Of all the books I read this past year, the one I keep coming back to, the one I can’t shake, the one I recommend to anyone who will listen, is Exit West by Mohsin Hamid. It’s a relatively simple story, set in an unnamed city that could be anywhere in the Middle East or South Asia (but made me think of Aleppo). Boy meets girl, boy and girl hook up, rebels invade the city, girl moves in with boy and his father for complicated reasons, boy and girl decide to leave the city through a mysterious portal, boy and girl try to make a new life in the West amidst growing resentment of refugees like themselves. But the straightforwardness of the plot and the fable-like quality of the narration belie a certain radical empathy at the heart of the book. As Hamid points out in a recent interview with The Nation:

Nobody’s going to say that today in Pakistan, 16 million mothers kissed their kids goodnight, 5 million musicians practiced their musical instruments, and 833,000 people fell in love for the first time. They’re going to say that today in Pakistan somebody killed five other people with a bomb. Now, that is true, but it is a fundamental omission of so much information.

In addition to its many purely aesthetic achievements, Exit West forces us to see (and empathize with) a group of people we might prefer to look away from. And it forces us to see them as individuals, as mothers kissing their children goodnight and young people falling in love. It’s unfortunate that Exit West is so relevant. But given the world we live in—a world with 60 million refugees and internally displaced people; 60 million people, each one of whom was forced to leave his or her home and life behind—it’s hard to think of a more important book for 2017.

coverA couple of years ago, during a conversation about post-apocalyptic novels, a student of mine suggested that I might like A Canticle for Leibowitz by Walter M. Miller Jr., a 1960s science fiction novel about a group of monks who keep the seeds of science and civilization alive for thousands of years after a devastating nuclear war. I’ll admit, I was a bit skeptical at first. It sounded like one of those high-concept hard sci-fi novels that sacrifice character and prose on the altar of plot. But eventually I got around to the book and I sure am glad I did. It’s a strange and beautiful and deeply humanistic novel that unsettled me for months after I put it down. Think Isaac Asimov’s Foundation meets Umberto Eco’s The Name of the Rose meets Cormac McCarthy’s The Road. If you don’t like “the more speculative genres,” you might have a hard time getting through certain sections. But on the whole, it’s an amazing book, way under-read, and deeply relevant for these pre-apocalyptic times.

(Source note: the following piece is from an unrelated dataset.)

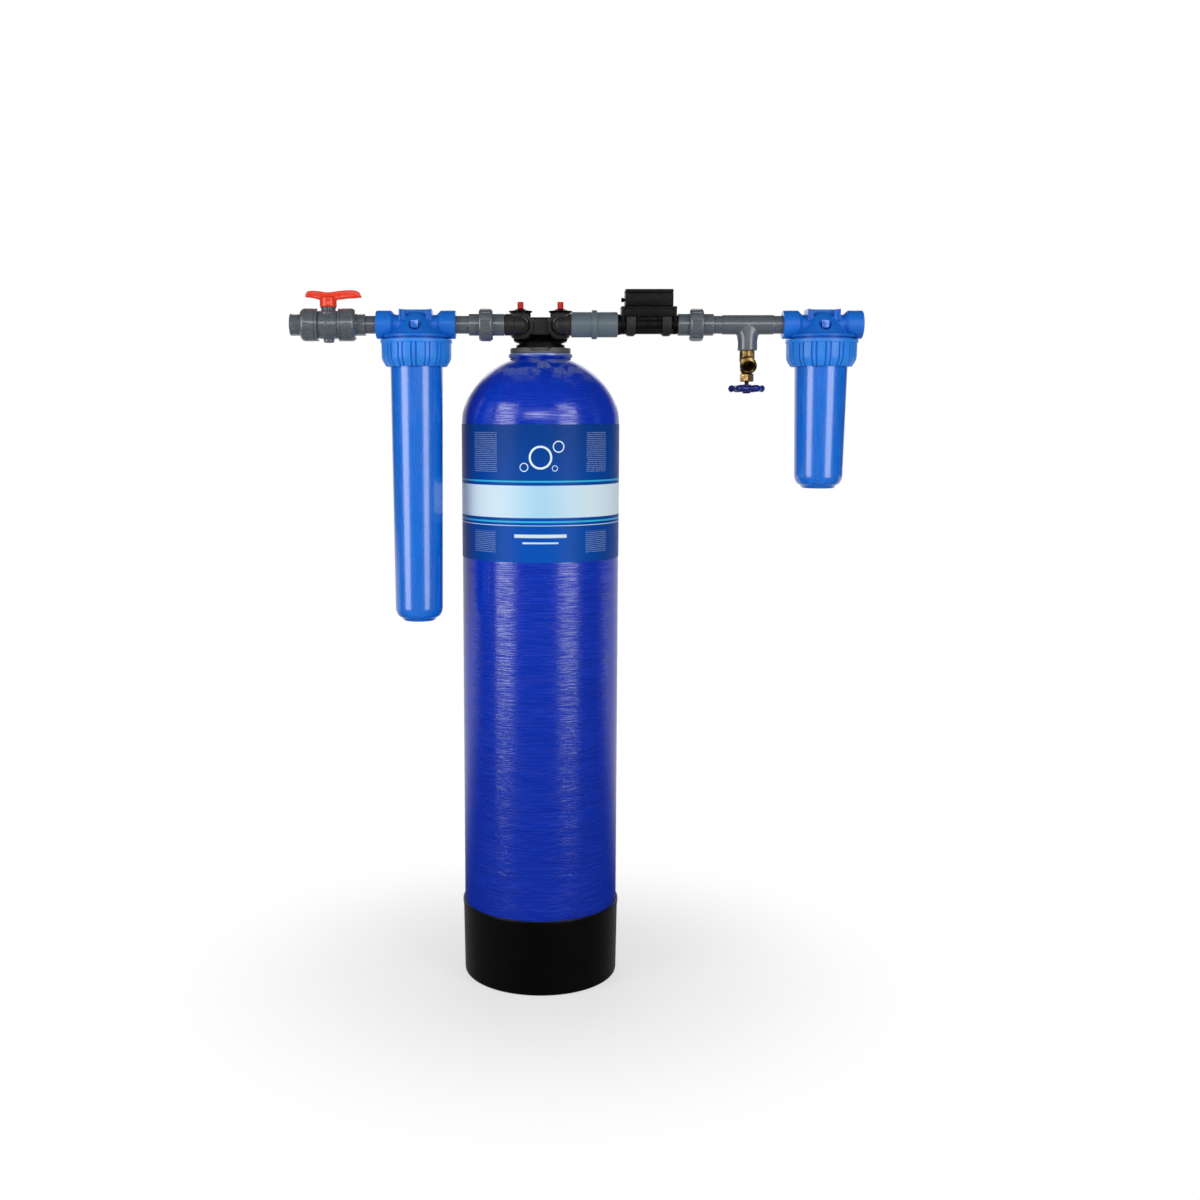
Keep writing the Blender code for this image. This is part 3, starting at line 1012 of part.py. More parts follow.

covercoverIn addition to being my year of the audiobook, 2017 was also the year I finished working on my second novel (a polyphonic, multigenerational book centered on a 1,000-year-old synagogue in Cairo). So it’s only right, I think, to give a shout out to two wonderful scholarly works that were my constant companions during the seven years it took me to write the novel. The first is Sacred Trash by Peter Cole and Adina Hoffman, a beautifully written and researched academic history that follows multiple generations of scholars working on an enormous cache of documents found in the attic of the synagogue at the center of my novel. The second is A Mediterranean Society by S.D. Goitein, an eight-volume scholarly behemoth that uses these same documents as its source material. Sifting through thousands of scraps of paper—letters and marriage contracts, business agreements and shopping lists, magic spells and prayer books—Goitein conjures up a meticulously detailed portrait of the vibrant, cosmopolitan society that was medieval Cairo.

covercovercoverAnd finally, I would be remiss if I did not mention the author I read most this year: Sandra Boynton. You may know her from Moo, Baa, La La La or Blue Hat, Green Hat. Once you’ve seen her work, you’ll recognize it anywhere. All those cheerful round animals—hippos, cows, sheep, and pigs—dancing and eating and generally being silly. In a year’s worth of bedtimes, I must have read Hippos Go Berserk! and What’s Wrong Little Pookie? 100 times each. And more than once, sitting there with my daughter on my lap, her thumb in her mouth, reading about barnyard animals or bellybuttons or earnest little pigs who forget why they are sad, I thought, this is as good as it gets. If that isn’t enough to recommend a book, I don’t know what is.